● Given information
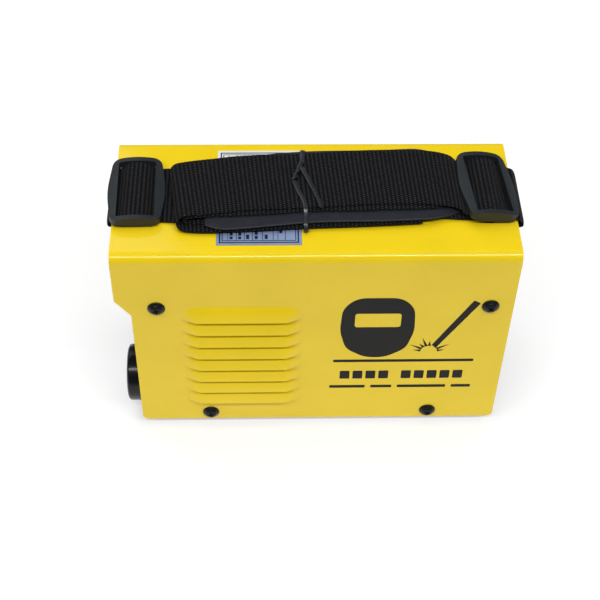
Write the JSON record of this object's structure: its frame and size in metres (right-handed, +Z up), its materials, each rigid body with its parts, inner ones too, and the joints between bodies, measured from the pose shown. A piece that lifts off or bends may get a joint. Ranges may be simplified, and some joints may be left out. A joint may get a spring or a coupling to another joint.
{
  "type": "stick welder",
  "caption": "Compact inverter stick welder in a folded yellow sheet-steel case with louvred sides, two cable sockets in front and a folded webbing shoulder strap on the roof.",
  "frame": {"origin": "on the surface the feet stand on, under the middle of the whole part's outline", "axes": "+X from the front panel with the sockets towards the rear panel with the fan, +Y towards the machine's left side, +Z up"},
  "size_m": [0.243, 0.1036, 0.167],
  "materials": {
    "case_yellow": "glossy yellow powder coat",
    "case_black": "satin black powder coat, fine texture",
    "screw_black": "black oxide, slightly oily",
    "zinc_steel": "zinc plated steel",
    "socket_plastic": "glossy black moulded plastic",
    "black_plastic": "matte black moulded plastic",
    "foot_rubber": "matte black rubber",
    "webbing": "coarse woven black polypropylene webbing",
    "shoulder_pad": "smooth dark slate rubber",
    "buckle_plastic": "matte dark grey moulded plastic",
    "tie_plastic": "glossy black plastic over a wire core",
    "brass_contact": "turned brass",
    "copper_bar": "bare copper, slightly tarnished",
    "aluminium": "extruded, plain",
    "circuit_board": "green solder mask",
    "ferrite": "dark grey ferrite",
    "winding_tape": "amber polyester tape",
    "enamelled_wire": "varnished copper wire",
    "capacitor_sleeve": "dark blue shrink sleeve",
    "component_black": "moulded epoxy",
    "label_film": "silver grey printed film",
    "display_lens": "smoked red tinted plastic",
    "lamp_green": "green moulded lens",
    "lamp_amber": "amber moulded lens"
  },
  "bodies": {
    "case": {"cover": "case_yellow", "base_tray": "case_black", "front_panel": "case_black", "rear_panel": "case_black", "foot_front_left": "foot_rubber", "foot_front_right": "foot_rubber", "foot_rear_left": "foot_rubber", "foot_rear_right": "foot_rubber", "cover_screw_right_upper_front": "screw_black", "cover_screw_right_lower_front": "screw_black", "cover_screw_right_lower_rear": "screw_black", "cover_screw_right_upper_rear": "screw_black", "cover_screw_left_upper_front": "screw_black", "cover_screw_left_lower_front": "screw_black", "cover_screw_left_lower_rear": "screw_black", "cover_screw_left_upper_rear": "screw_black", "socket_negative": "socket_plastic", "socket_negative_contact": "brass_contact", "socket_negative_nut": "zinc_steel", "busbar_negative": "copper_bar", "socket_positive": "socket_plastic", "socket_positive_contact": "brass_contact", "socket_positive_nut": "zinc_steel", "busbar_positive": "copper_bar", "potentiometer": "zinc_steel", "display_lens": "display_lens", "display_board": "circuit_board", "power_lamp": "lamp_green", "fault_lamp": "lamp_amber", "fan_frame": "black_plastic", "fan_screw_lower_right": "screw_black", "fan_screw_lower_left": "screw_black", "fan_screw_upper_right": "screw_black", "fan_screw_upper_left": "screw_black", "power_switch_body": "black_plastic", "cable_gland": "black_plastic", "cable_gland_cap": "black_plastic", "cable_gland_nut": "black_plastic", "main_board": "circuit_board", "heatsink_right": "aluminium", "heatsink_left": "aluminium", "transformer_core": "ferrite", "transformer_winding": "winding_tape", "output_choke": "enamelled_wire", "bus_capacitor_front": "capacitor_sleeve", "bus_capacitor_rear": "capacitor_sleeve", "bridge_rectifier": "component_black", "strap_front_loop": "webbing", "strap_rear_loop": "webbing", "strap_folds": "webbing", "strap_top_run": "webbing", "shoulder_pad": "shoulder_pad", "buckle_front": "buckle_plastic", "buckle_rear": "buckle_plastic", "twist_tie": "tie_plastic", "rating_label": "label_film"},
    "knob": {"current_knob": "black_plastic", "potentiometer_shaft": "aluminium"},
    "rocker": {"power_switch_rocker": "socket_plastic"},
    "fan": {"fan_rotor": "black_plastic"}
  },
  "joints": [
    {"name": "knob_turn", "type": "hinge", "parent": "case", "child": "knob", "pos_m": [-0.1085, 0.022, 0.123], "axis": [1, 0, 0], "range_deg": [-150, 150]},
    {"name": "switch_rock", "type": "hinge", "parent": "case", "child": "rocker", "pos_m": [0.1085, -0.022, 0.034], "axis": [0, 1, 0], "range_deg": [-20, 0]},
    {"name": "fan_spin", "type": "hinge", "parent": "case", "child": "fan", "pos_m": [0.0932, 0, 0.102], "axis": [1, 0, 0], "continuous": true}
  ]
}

● What you have to do
Write the material out again in its entirety, exactly as shown.

● Exercise answer
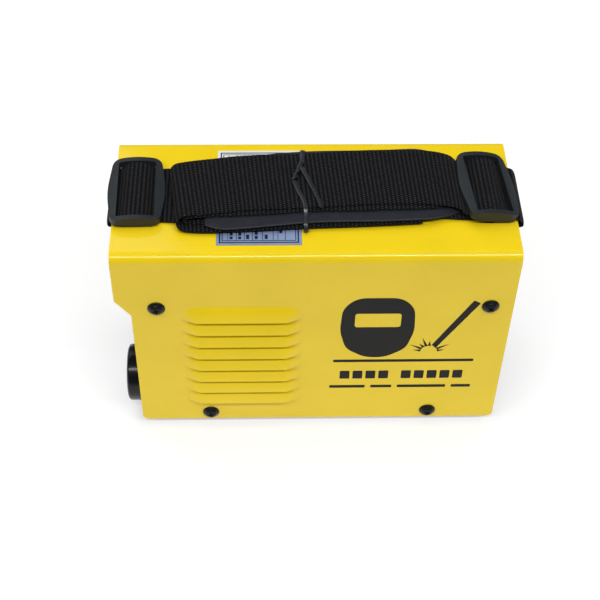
Write the JSON record of this object's structure: its frame and size in metres (right-handed, +Z up), its materials, each rigid body with its parts, inner ones too, and the joints between bodies, measured from the pose shown. A piece that lifts off or bends may get a joint. Ranges may be simplified, and some joints may be left out. A joint may get a spring or a coupling to another joint.
{
  "type": "stick welder",
  "caption": "Compact inverter stick welder in a folded yellow sheet-steel case with louvred sides, two cable sockets in front and a folded webbing shoulder strap on the roof.",
  "frame": {"origin": "on the surface the feet stand on, under the middle of the whole part's outline", "axes": "+X from the front panel with the sockets towards the rear panel with the fan, +Y towards the machine's left side, +Z up"},
  "size_m": [0.243, 0.1036, 0.167],
  "materials": {
    "case_yellow": "glossy yellow powder coat",
    "case_black": "satin black powder coat, fine texture",
    "screw_black": "black oxide, slightly oily",
    "zinc_steel": "zinc plated steel",
    "socket_plastic": "glossy black moulded plastic",
    "black_plastic": "matte black moulded plastic",
    "foot_rubber": "matte black rubber",
    "webbing": "coarse woven black polypropylene webbing",
    "shoulder_pad": "smooth dark slate rubber",
    "buckle_plastic": "matte dark grey moulded plastic",
    "tie_plastic": "glossy black plastic over a wire core",
    "brass_contact": "turned brass",
    "copper_bar": "bare copper, slightly tarnished",
    "aluminium": "extruded, plain",
    "circuit_board": "green solder mask",
    "ferrite": "dark grey ferrite",
    "winding_tape": "amber polyester tape",
    "enamelled_wire": "varnished copper wire",
    "capacitor_sleeve": "dark blue shrink sleeve",
    "component_black": "moulded epoxy",
    "label_film": "silver grey printed film",
    "display_lens": "smoked red tinted plastic",
    "lamp_green": "green moulded lens",
    "lamp_amber": "amber moulded lens"
  },
  "bodies": {
    "case": {"cover": "case_yellow", "base_tray": "case_black", "front_panel": "case_black", "rear_panel": "case_black", "foot_front_left": "foot_rubber", "foot_front_right": "foot_rubber", "foot_rear_left": "foot_rubber", "foot_rear_right": "foot_rubber", "cover_screw_right_upper_front": "screw_black", "cover_screw_right_lower_front": "screw_black", "cover_screw_right_lower_rear": "screw_black", "cover_screw_right_upper_rear": "screw_black", "cover_screw_left_upper_front": "screw_black", "cover_screw_left_lower_front": "screw_black", "cover_screw_left_lower_rear": "screw_black", "cover_screw_left_upper_rear": "screw_black", "socket_negative": "socket_plastic", "socket_negative_contact": "brass_contact", "socket_negative_nut": "zinc_steel", "busbar_negative": "copper_bar", "socket_positive": "socket_plastic", "socket_positive_contact": "brass_contact", "socket_positive_nut": "zinc_steel", "busbar_positive": "copper_bar", "potentiometer": "zinc_steel", "display_lens": "display_lens", "display_board": "circuit_board", "power_lamp": "lamp_green", "fault_lamp": "lamp_amber", "fan_frame": "black_plastic", "fan_screw_lower_right": "screw_black", "fan_screw_lower_left": "screw_black", "fan_screw_upper_right": "screw_black", "fan_screw_upper_left": "screw_black", "power_switch_body": "black_plastic", "cable_gland": "black_plastic", "cable_gland_cap": "black_plastic", "cable_gland_nut": "black_plastic", "main_board": "circuit_board", "heatsink_right": "aluminium", "heatsink_left": "aluminium", "transformer_core": "ferrite", "transformer_winding": "winding_tape", "output_choke": "enamelled_wire", "bus_capacitor_front": "capacitor_sleeve", "bus_capacitor_rear": "capacitor_sleeve", "bridge_rectifier": "component_black", "strap_front_loop": "webbing", "strap_rear_loop": "webbing", "strap_folds": "webbing", "strap_top_run": "webbing", "shoulder_pad": "shoulder_pad", "buckle_front": "buckle_plastic", "buckle_rear": "buckle_plastic", "twist_tie": "tie_plastic", "rating_label": "label_film"},
    "knob": {"current_knob": "black_plastic", "potentiometer_shaft": "aluminium"},
    "rocker": {"power_switch_rocker": "socket_plastic"},
    "fan": {"fan_rotor": "black_plastic"}
  },
  "joints": [
    {"name": "knob_turn", "type": "hinge", "parent": "case", "child": "knob", "pos_m": [-0.1085, 0.022, 0.123], "axis": [1, 0, 0], "range_deg": [-150, 150]},
    {"name": "switch_rock", "type": "hinge", "parent": "case", "child": "rocker", "pos_m": [0.1085, -0.022, 0.034], "axis": [0, 1, 0], "range_deg": [-20, 0]},
    {"name": "fan_spin", "type": "hinge", "parent": "case", "child": "fan", "pos_m": [0.0932, 0, 0.102], "axis": [1, 0, 0], "continuous": true}
  ]
}